_THE EXERCISE_
Reproduce the entries exactly.

_RECORDS FOR PROCESSING_
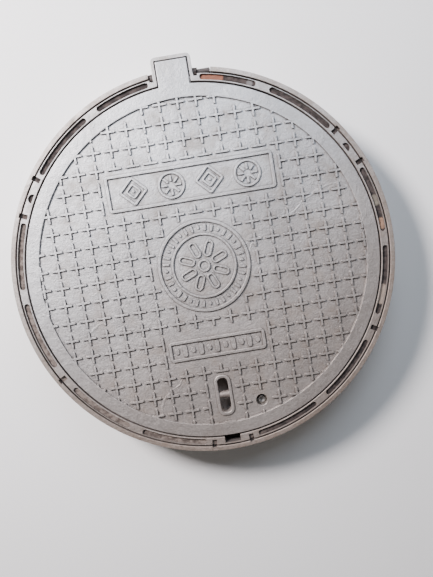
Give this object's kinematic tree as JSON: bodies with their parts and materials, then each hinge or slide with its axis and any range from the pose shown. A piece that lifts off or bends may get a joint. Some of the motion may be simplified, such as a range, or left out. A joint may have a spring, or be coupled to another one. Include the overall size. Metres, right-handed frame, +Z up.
{
  "type": "manhole cover",
  "caption": "Round cast iron manhole cover with cross tread, hinged in a height-adjustable slotted seat frame, with lifting slot and quarter-turn lock.",
  "frame": {"origin": "middle of the footprint at the bottom of the outer frame, on the surface it is bedded on", "axes": "+Z up, out of the road; +Y towards the hinge; +X to the right when the hinge is away from the viewer"},
  "size_m": [0.76, 0.7862, 0.11],
  "materials": {
    "frame_iron": "painted rough casting, silver grey",
    "cover_iron": "painted rough casting, silver grey",
    "gasket_rubber": "matt black rubber",
    "pin_steel": "bare steel, dull and dark",
    "bar_steel": "painted steel, silver grey",
    "lock_steel": "zinc-plated steel",
    "spindle_steel": "bright turned steel",
    "cup_plastic": "matt black plastic, dusty"
  },
  "bodies": {
    "outer_frame": {"outer_frame": "frame_iron"},
    "inner_frame": {"inner_frame": "frame_iron", "seat_gasket": "gasket_rubber", "hinge_pin": "pin_steel", "hinge_washer": "pin_steel", "split_pin": "pin_steel"},
    "cover": {"cover": "cover_iron", "lifting_bar": "bar_steel", "lifting_cup": "cup_plastic", "cup_screw_left": "lock_steel", "cup_screw_right": "lock_steel", "lock_sleeve": "lock_steel", "lock_screw_left": "lock_steel", "lock_screw_right": "lock_steel"},
    "lock": {"lock_seal_ring": "gasket_rubber", "lock_spring_washer": "lock_steel", "lock_spindle": "spindle_steel", "lock_cam": "lock_steel", "lock_cam_washer": "lock_steel", "lock_nut": "lock_steel"}
  },
  "joints": [
    {"name": "height_slide", "type": "slide", "parent": "outer_frame", "child": "inner_frame", "axis": [0, 0, 1], "range_m": [0, 0.03]},
    {"name": "cover_hinge", "type": "hinge", "parent": "inner_frame", "child": "cover", "pos_m": [0, 0.3569, 0.098], "axis": [-1, 0, 0], "range_deg": [0, 110]},
    {"name": "lock_turn", "type": "hinge", "parent": "cover", "child": "lock", "pos_m": [0.0707, -0.3036, 0.065], "axis": [0, 0, -1], "range_deg": [0, 90]}
  ]
}
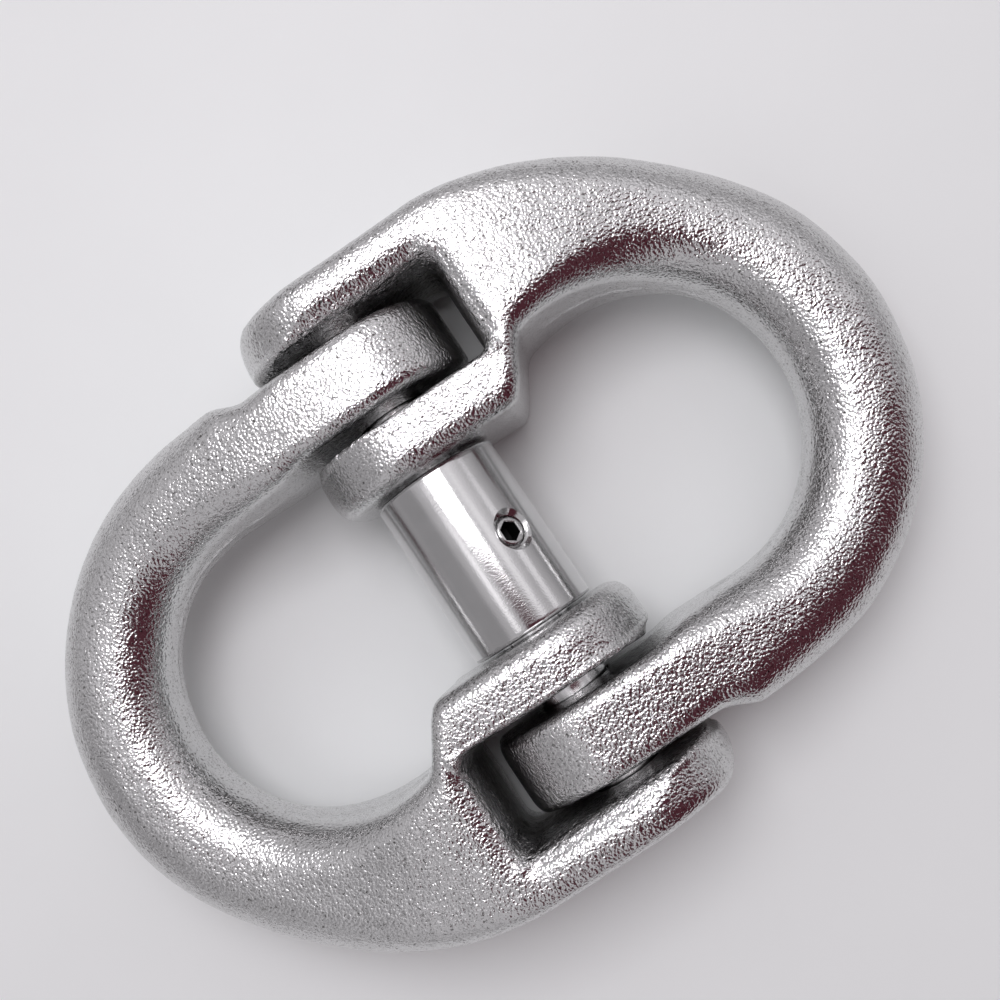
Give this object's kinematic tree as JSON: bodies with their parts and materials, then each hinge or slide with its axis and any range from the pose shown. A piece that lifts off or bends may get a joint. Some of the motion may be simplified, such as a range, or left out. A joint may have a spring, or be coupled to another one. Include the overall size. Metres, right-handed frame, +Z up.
{
  "type": "hinged chain connecting link",
  "caption": "Hinged stainless connecting link for anchor chain: forged half links turn on a load pin held by a sleeve and a set screw.",
  "frame": {"origin": "middle of the load pin, which is also the middle of the whole link when it is pulled straight", "axes": "+X along the pull, from the load pin towards half link A's crown; +Y along the load pin, towards half link A's fork; +Z up, square to the flat of the link"},
  "size_m": [0.1236, 0.0832, 0.027],
  "materials": {
    "forged_steel": "forged, blasted and electropolished, fine orange-peel grain",
    "polished_steel": "ground and polished",
    "turned_steel": "turned satin",
    "screw_steel": "plain stainless, slightly dull"
  },
  "bodies": {
    "link_a": {"half_link_a": "forged_steel"},
    "link_b": {"half_link_b": "forged_steel"},
    "pin_set": {"load_pin": "polished_steel", "locking_sleeve": "turned_steel", "set_screw": "screw_steel"}
  },
  "joints": [
    {"name": "link_hinge", "type": "hinge", "parent": "link_a", "child": "link_b", "pos_m": [0, 0, 0], "axis": [0, 1, 0], "range_deg": [-105, 105]},
    {"name": "pin_turn", "type": "hinge", "parent": "link_a", "child": "pin_set", "pos_m": [0, 0, 0], "axis": [0, 1, 0], "continuous": true}
  ]
}
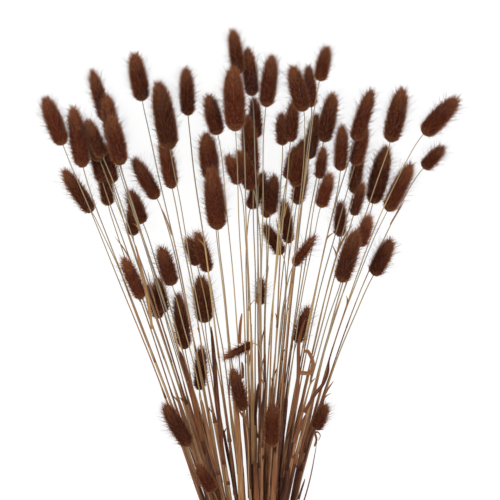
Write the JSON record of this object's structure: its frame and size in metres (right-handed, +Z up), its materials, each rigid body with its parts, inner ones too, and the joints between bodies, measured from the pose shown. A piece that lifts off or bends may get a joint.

_COMPLETE ANSWER_
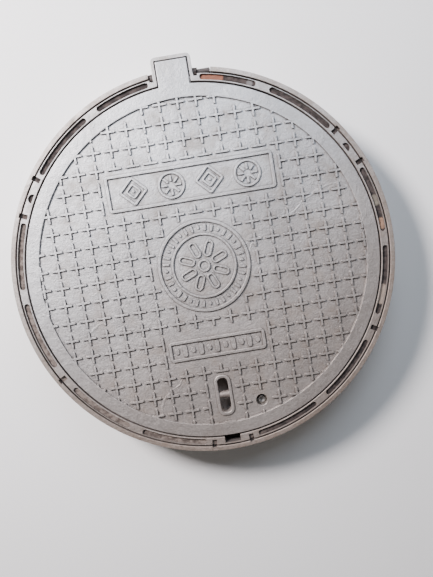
Give this object's kinematic tree as JSON: bodies with their parts and materials, then each hinge or slide with its axis and any range from the pose shown. A piece that lifts off or bends may get a joint. Some of the motion may be simplified, such as a range, or left out. A joint may have a spring, or be coupled to another one. Include the overall size. Metres, right-handed frame, +Z up.
{
  "type": "manhole cover",
  "caption": "Round cast iron manhole cover with cross tread, hinged in a height-adjustable slotted seat frame, with lifting slot and quarter-turn lock.",
  "frame": {"origin": "middle of the footprint at the bottom of the outer frame, on the surface it is bedded on", "axes": "+Z up, out of the road; +Y towards the hinge; +X to the right when the hinge is away from the viewer"},
  "size_m": [0.76, 0.7862, 0.11],
  "materials": {
    "frame_iron": "painted rough casting, silver grey",
    "cover_iron": "painted rough casting, silver grey",
    "gasket_rubber": "matt black rubber",
    "pin_steel": "bare steel, dull and dark",
    "bar_steel": "painted steel, silver grey",
    "lock_steel": "zinc-plated steel",
    "spindle_steel": "bright turned steel",
    "cup_plastic": "matt black plastic, dusty"
  },
  "bodies": {
    "outer_frame": {"outer_frame": "frame_iron"},
    "inner_frame": {"inner_frame": "frame_iron", "seat_gasket": "gasket_rubber", "hinge_pin": "pin_steel", "hinge_washer": "pin_steel", "split_pin": "pin_steel"},
    "cover": {"cover": "cover_iron", "lifting_bar": "bar_steel", "lifting_cup": "cup_plastic", "cup_screw_left": "lock_steel", "cup_screw_right": "lock_steel", "lock_sleeve": "lock_steel", "lock_screw_left": "lock_steel", "lock_screw_right": "lock_steel"},
    "lock": {"lock_seal_ring": "gasket_rubber", "lock_spring_washer": "lock_steel", "lock_spindle": "spindle_steel", "lock_cam": "lock_steel", "lock_cam_washer": "lock_steel", "lock_nut": "lock_steel"}
  },
  "joints": [
    {"name": "height_slide", "type": "slide", "parent": "outer_frame", "child": "inner_frame", "axis": [0, 0, 1], "range_m": [0, 0.03]},
    {"name": "cover_hinge", "type": "hinge", "parent": "inner_frame", "child": "cover", "pos_m": [0, 0.3569, 0.098], "axis": [-1, 0, 0], "range_deg": [0, 110]},
    {"name": "lock_turn", "type": "hinge", "parent": "cover", "child": "lock", "pos_m": [0.0707, -0.3036, 0.065], "axis": [0, 0, -1], "range_deg": [0, 90]}
  ]
}
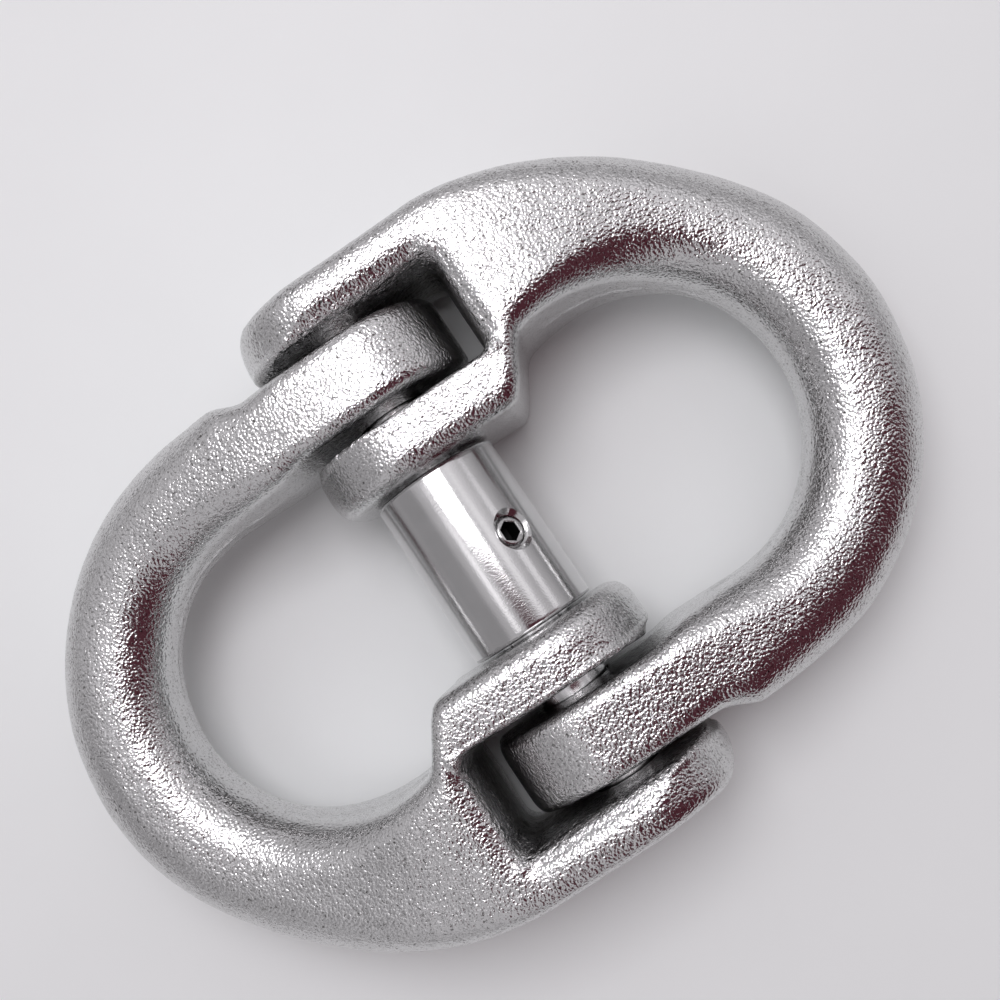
Give this object's kinematic tree as JSON: bodies with their parts and materials, then each hinge or slide with its axis and any range from the pose shown. A piece that lifts off or bends may get a joint. Some of the motion may be simplified, such as a range, or left out. A joint may have a spring, or be coupled to another one. Include the overall size. Metres, right-handed frame, +Z up.
{
  "type": "hinged chain connecting link",
  "caption": "Hinged stainless connecting link for anchor chain: forged half links turn on a load pin held by a sleeve and a set screw.",
  "frame": {"origin": "middle of the load pin, which is also the middle of the whole link when it is pulled straight", "axes": "+X along the pull, from the load pin towards half link A's crown; +Y along the load pin, towards half link A's fork; +Z up, square to the flat of the link"},
  "size_m": [0.1236, 0.0832, 0.027],
  "materials": {
    "forged_steel": "forged, blasted and electropolished, fine orange-peel grain",
    "polished_steel": "ground and polished",
    "turned_steel": "turned satin",
    "screw_steel": "plain stainless, slightly dull"
  },
  "bodies": {
    "link_a": {"half_link_a": "forged_steel"},
    "link_b": {"half_link_b": "forged_steel"},
    "pin_set": {"load_pin": "polished_steel", "locking_sleeve": "turned_steel", "set_screw": "screw_steel"}
  },
  "joints": [
    {"name": "link_hinge", "type": "hinge", "parent": "link_a", "child": "link_b", "pos_m": [0, 0, 0], "axis": [0, 1, 0], "range_deg": [-105, 105]},
    {"name": "pin_turn", "type": "hinge", "parent": "link_a", "child": "pin_set", "pos_m": [0, 0, 0], "axis": [0, 1, 0], "continuous": true}
  ]
}
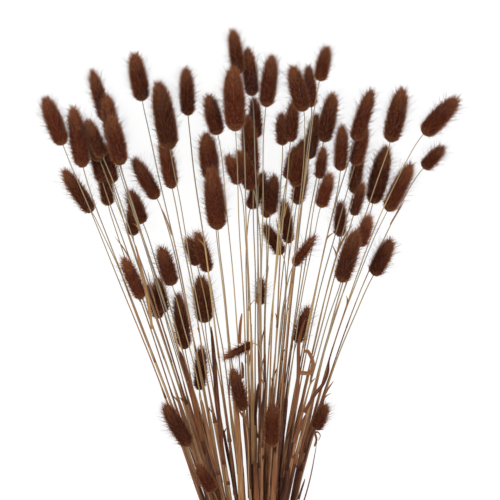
Write the JSON record of this object's structure: its frame and size in metres (right-handed, +Z up), its materials, each rigid body with its parts, inner ones too, and the joints between bodies, measured from the pose shown. A piece that lifts off or bends may get a joint.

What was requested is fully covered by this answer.